OT: Remember a week or two ago the story about housing bubble blogs being taken over by spammers? Another one has been taken over: crash2006.blogspot.com

Did anyone ever figure out what was going on and who was behind the last group of takeovers?

Anonymous said...

gold down $30

Dogcrap Green said...

One major point you seem to miss.

Maybe just maybe Toll Brothers and Friends won't try to buid in Miami.

Out here in Maryland. The Home builders have migrated to West Virgina, Eastern Shore, Delaware, and Central Virgina, And Western Maryland.

blogger said...

man am I glad I sold gold and boy am I itching to buy some more right about...

Anonymous said...

Me too. I still have the coins I paid $680 and $660 for. Today I may be able to buy more for $600. Maybe tomorrow it will be cheaper, maybe not.

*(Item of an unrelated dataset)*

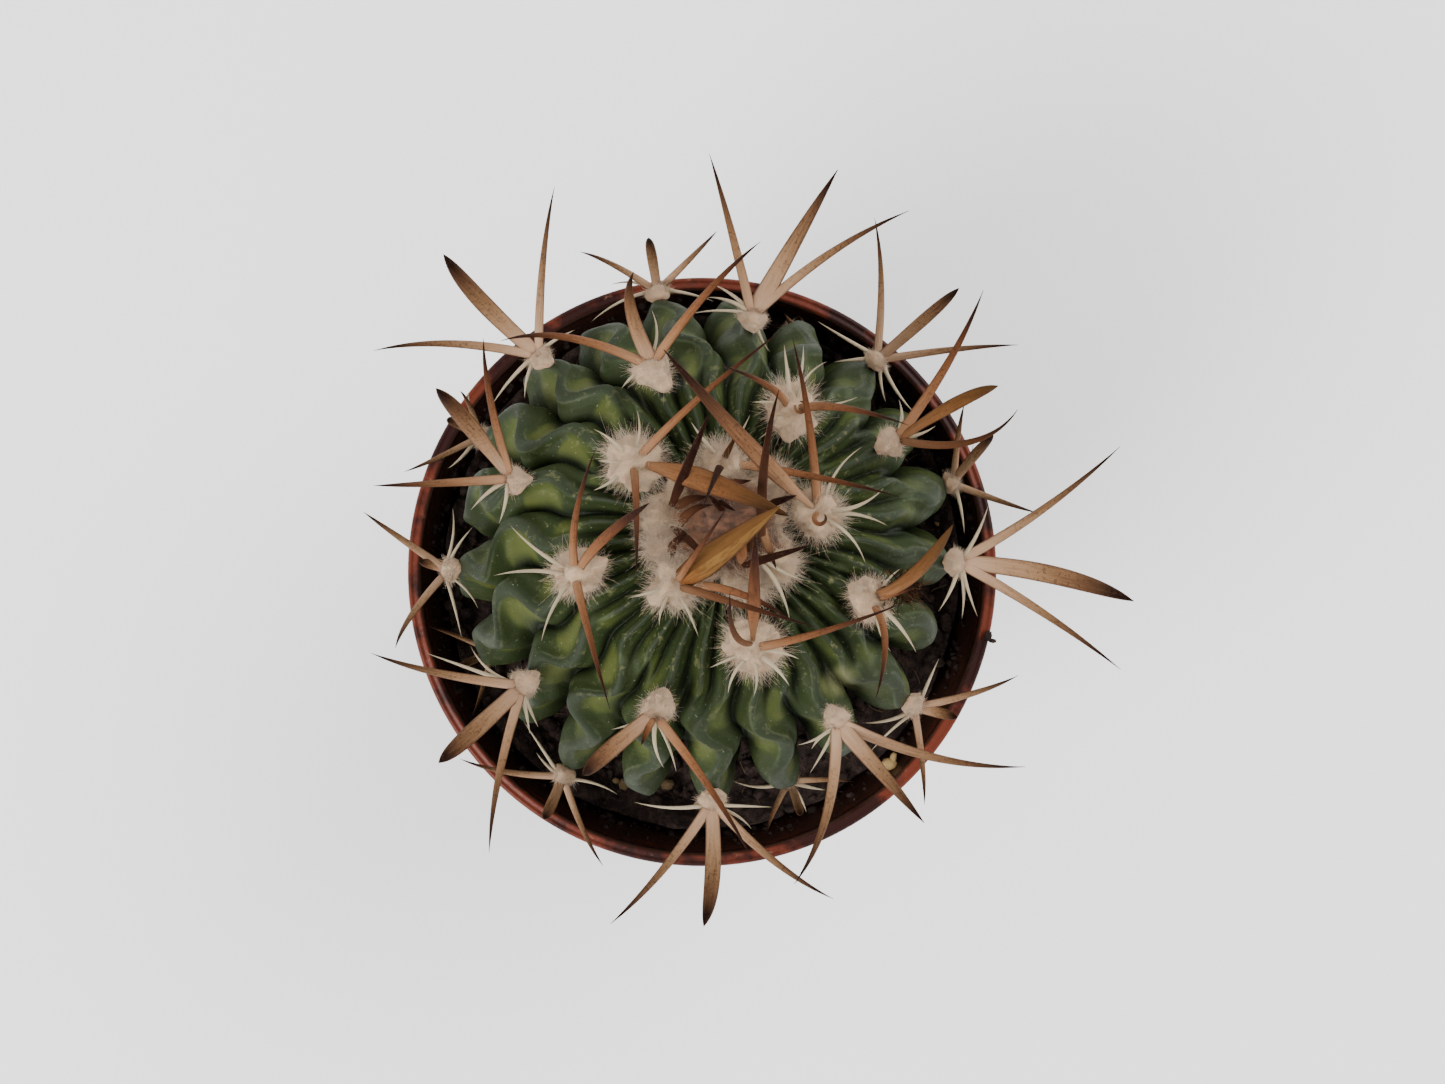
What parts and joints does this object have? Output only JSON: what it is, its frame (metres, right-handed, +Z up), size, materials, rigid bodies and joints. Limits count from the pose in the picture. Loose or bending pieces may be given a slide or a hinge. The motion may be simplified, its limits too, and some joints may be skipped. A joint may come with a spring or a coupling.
{
  "type": "potted brain cactus",
  "caption": "Small ribbed globe cactus with sprays of flattened and needle spines, growing in peat in a round plastic nursery pot.",
  "frame": {"origin": "centre of the pot's flat base, on the surface that it stands on", "axes": "+Z up; +X to the right and +Y to the top of the picture, which looks straight down"},
  "size_m": [0.1012, 0.099, 0.1352],
  "materials": {
    "pot": "moulded terracotta-coloured plastic, dusty and lightly scuffed",
    "soil": "damp dark peat, crumbly and fibrous",
    "stem": "waxy green skin with a blue-grey bloom on the crests",
    "wool": "fluffy cream felt",
    "spines": "dry straw to brown, satin, with dark tips"
  },
  "bodies": {
    "root": {"pot": "pot", "soil": "soil", "stem": "stem", "crown": "wool", "areole_04": "spines", "areole_05": "spines", "areole_06": "spines", "areole_07": "spines", "areole_08": "spines", "areole_09": "spines", "areole_10": "spines", "areole_11": "spines", "areole_12": "spines", "areole_13": "spines", "areole_14": "spines", "areole_15": "spines", "areole_16": "spines", "areole_17": "spines", "areole_18": "spines", "areole_19": "spines", "areole_20": "spines", "areole_21": "spines", "areole_22": "spines", "areole_23": "spines", "areole_24": "spines", "areole_25": "spines", "areole_26": "spines", "areole_27": "spines", "areole_28": "spines", "areole_29": "spines", "areole_30": "spines", "areole_31": "spines"}
  },
  "joints": []
}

The way it has dropped so fast has me wondering if there is a smart hand guiding it down. Like a super short in the stock market.

Is this an indication of what can happen when gold gets traded in a ETF or through an issue like GLD? What happens when people sell their shares? Does the fund have to dump the gold?

Anonymous said...

yep, the fund does. this is what happens when dummies like you buy ETF's

Anonymous said...

wow there are some bitter psychos on this board... not coming back

Anonymous said...

Insurers seek rate hikes up to 197% on homes, blame reinsurance costs. there goes the South Florida bubble.

Anonymous said...

RE: "This is like the Bush admin investigating itself. what a joke."

Or, it is like Major League Baseball investigating steriod use amongst its players. Yeah, right....

Anonymous said...

The housing bubble blogs are just some of many Blogger.com blogs that have been hacked in the past few weeks. Do a Google Groups search and you'll see it is not confined to RE/Housing Bubble blogs.

Apparently Blogger.com is very very slow to respond to complaints, so it would probably help the owners of our favorite bubble blogs if we also contacted Blogger Support at
http://help.blogger.com/?page=help

Maybe if we all pile on, Blogger Support will finally get on the stick.